China’s top auto industry group is calling for the creation of a standardized budget electric vehicle category — modeled on Japan’s wildly popular K-car ecosystem — to revive sluggish domestic car sales and bring millions of new buyers into the EV market.

The proposal, from the head of the China Passenger Car Association (CPCA), would target elderly consumers and rural markets where cheap, unregulated electric vehicles have flourished dangerously for years.

Cui Dongshu, secretary-general of the CPCA, published the proposal in a WeChat post earlier this month. He argued that the shrinking of China’s low-end vehicle segment has become a “key bottleneck” restricting the recovery of the country’s auto industry.

The problem is real. Despite electric vehicles now commanding over 60% market share in China — a historic milestone — overall domestic auto consumption remains weak. CPCA estimates show China’s retail NEV sales hit around 860,000 units in April, a slight uptick from 850,000 in March but still below the 905,000 units recorded a year earlier.

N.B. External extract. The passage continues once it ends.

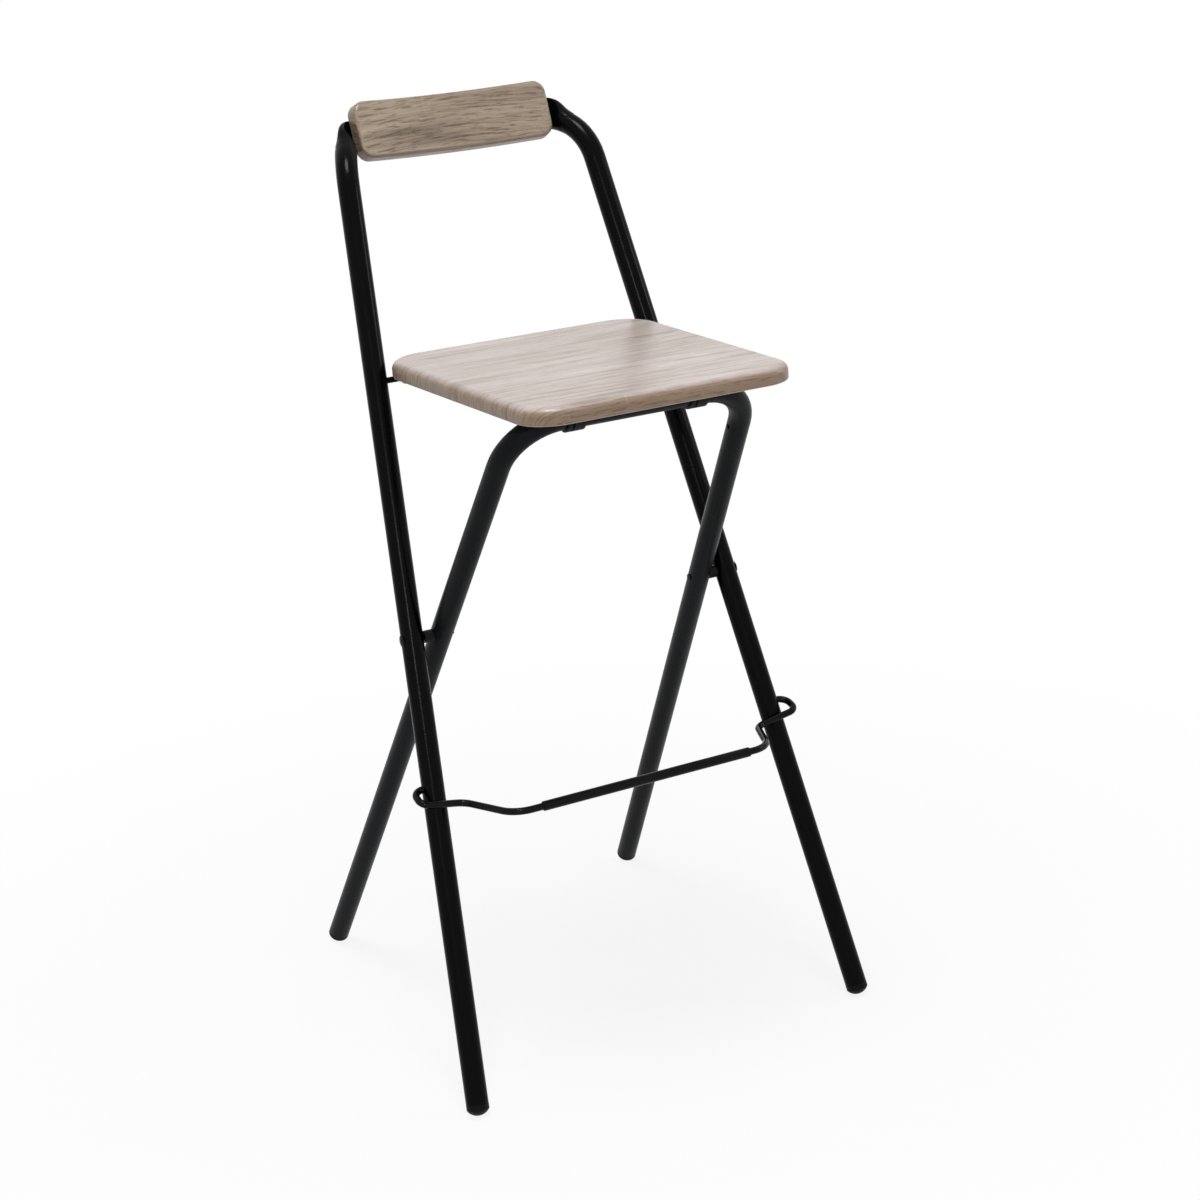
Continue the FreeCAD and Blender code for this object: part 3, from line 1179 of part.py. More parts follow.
def make_seat_hook(name, side):
    body = doc.addObject("PartDesign::Body", name + "_body")
    sketch = new_sketch(body, "YZ_Plane", name + "_section")
    plate = size("hook_plate")
    front = -(size("hook_length") - size("rod_diameter") / 2.0)
    lip_front = rod_r + size("hook_play")
    lip_back = lip_front + plate
    low = -size("hook_lip")
    points = [
        (front, 0.0),
        (front, -plate),
        (lip_front, -plate),
        (lip_front, low),
        (lip_back, low),
        (lip_back, 0.0),
    ]
    outline(sketch, points)
    for i in (0, 2, 4):
        sketch.addConstraint(Sketcher.Constraint("Vertical", i))
    for i in (1, 3, 5):
        sketch.addConstraint(Sketcher.Constraint("Horizontal", i))
    sketch.addConstraint(Sketcher.Constraint("PointOnObject", 5, 1, -1))
    k = sketch.addConstraint(Sketcher.Constraint("Distance", 0, plate))
    sketch.renameConstraint(k, "plate")
    sketch.setExpression("Constraints.plate", "sizes.hook_plate")
    k = sketch.addConstraint(Sketcher.Constraint("Distance", 3, plate))
    sketch.renameConstraint(k, "lip")
    sketch.setExpression("Constraints.lip", "sizes.hook_plate")
    k = sketch.addConstraint(Sketcher.Constraint("DistanceX", -1, 1, 2, 1, lip_front))
    sketch.renameConstraint(k, "play")
    sketch.setExpression("Constraints.play", "sizes.rod_diameter / 2 + sizes.hook_play")
    k = sketch.addConstraint(Sketcher.Constraint("Distance", 4, -low))
    sketch.renameConstraint(k, "drop")
    sketch.setExpression("Constraints.drop", "sizes.hook_lip")
    k = sketch.addConstraint(Sketcher.Constraint("Distance", 1, lip_front - front))
    sketch.renameConstraint(k, "reach")
    sketch.setExpression("Constraints.reach", "sizes.hook_length + sizes.hook_play")
    bent = pad(body, sketch, name + "_strip", "sizes.hook_width", True)

    def outer_bend(edge):
        box = edge.BoundBox
        here = abs(box.Center.y - lip_back) < 0.01 and abs(box.Center.z) < 0.01
        return here and box.XLength > 1.0

    def tip(edge):
        box = edge.BoundBox
        at_tip = abs(box.Center.z - low) < 0.01 and abs(box.YLength - plate) < 0.01
        return at_tip and box.XLength < 0.01

    turned = fillet(body, bent, name + "_bend", outer_bend, "sizes.hook_plate * 0.9")
    eased = fillet(body, turned, name + "_tip", tip, "sizes.hook_width * 0.2")
    doc.recompute()
    holes = new_sketch(body, "XY_Plane", name + "_holes")
    middle = hook_screw_middle() - rod_y
    gap = size("hook_screw_spacing") / 2.0
    for sign in (-1, 1):
        place = middle + sign * gap
        geo = holes.addGeometry(Part.Circle(Vector(0, place, 0), Vector(0, 0, 1), 2.3), False)
        holes.addConstraint(Sketcher.Constraint("PointOnObject", geo, 3, -2))
        k = holes.addConstraint(Sketcher.Constraint("Radius", geo, 2.3))
        tag = "hole%d" % (sign + 1)
        holes.renameConstraint(k, tag)
        holes.setExpression("Constraints." + tag, "sizes.screw_diameter / 2 + 0.25")
        holes.addConstraint(Sketcher.Constraint("DistanceY", geo, 3, -1, 1, -place))
    before = eased.Shape.Volume
    pocket = body.newObject("PartDesign::Pocket", name + "_drilled")
    pocket.Profile = holes
    pocket.Length = 10.0
    doc.recompute()
    if pocket.Shape.Volume > before - 5.0:
        pocket.Reversed = True
        doc.recompute()
    body.Tip = pocket
    x = side * hook_spacing / 2.0
    body.Placement = FreeCAD.Placement(Vector(x, rod_y, seat_under), FreeCAD.Rotation())
    body.Label = name
    return body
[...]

The existing EV market is essentially bifurcated. On one end, Chinese automakers are pushing aggressively into the premium segment with increasingly sophisticated models. On the other, millions of elderly and rural consumers rely on cheap, unregulated electric microcars known as “laotoule” — literally “old man’s joy” — that cost a fraction of a real car but lack basic safety features like airbags or reinforced frames.